AFROAM 691C. Historiographical Methods in Afro-American Studies, 4 credits
Professor Kerth
Thursdays 1:00-3:30 p.m., NAH 302
This course will introduce you to some of the basics of what it means to read, think, and write as an historian. We will explore what historians do and why as well as the "objectivity question," the development of African American history as an academic discipline, and one or two current controversies. We also will learn how to locate and use the resources of the Du Bois Library such as microforms, government documents, the papers of W.E.B. Du Bois, on-line indices and collections, as well as those of such important national repositories such as the Library of Congress, the Moorland-Spingarn Collection at Howard University and the Schomburg Center of the N.Y. Public Library.
AFROAM 693G. Gender in the Civil Rights Movement, 4 credits
Professor Parker
Thursdays 4:00-6:30 p.m., NAH 302
In the 1950s and 1960s, as civil rights activists challenged Jim Crow, a system that was as much gendered as it was raced, they wrestled with historic assumptions about race and gender in American society. This course explores this and seeks to answer several major questions: What was the “gendered geography of Jim Crow”? How did race and gender shape the course of the Civil Rights Movement? What was the interplay between race, gender, and sexuality in this struggle? How did the mid-twentieth century Black Freedom Movement reinforce and challenge traditional notions of womanhood and manhood?
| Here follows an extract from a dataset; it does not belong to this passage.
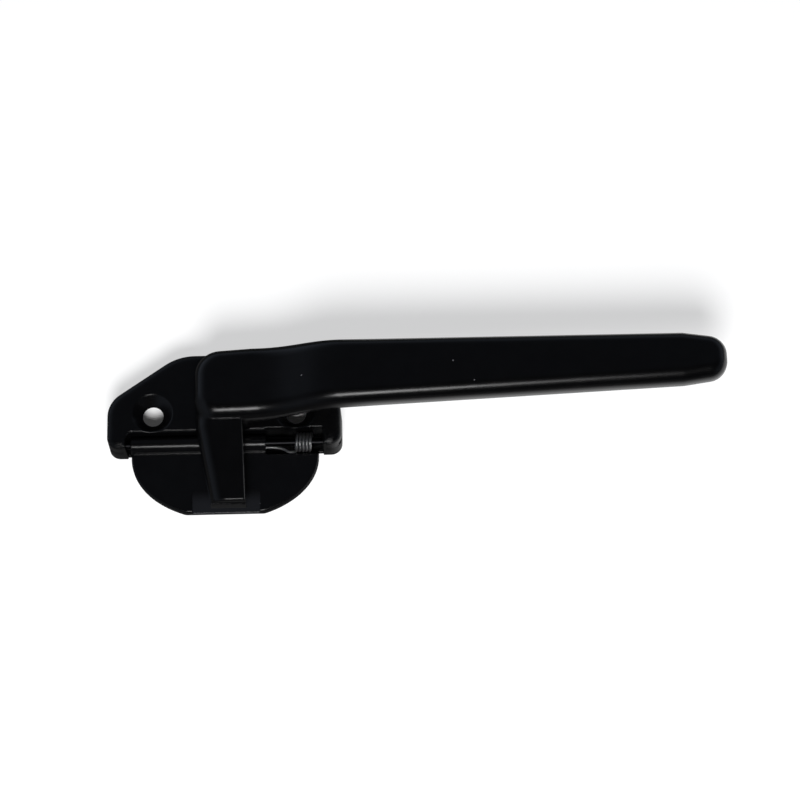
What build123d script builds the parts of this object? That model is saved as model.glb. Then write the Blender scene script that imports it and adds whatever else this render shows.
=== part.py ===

While the Civil Rights Movement is the central focus of the course, we also will consider other mid-century liberatory movements (such as Black Power, Women’s Liberation, and Gay Liberation Movements and the Sexual Revolution) that were influenced by the Civil Rights Movement and grappled intensely with race, gender, and sexuality in ways that have had major and lasting implications for Black gender relations and politics.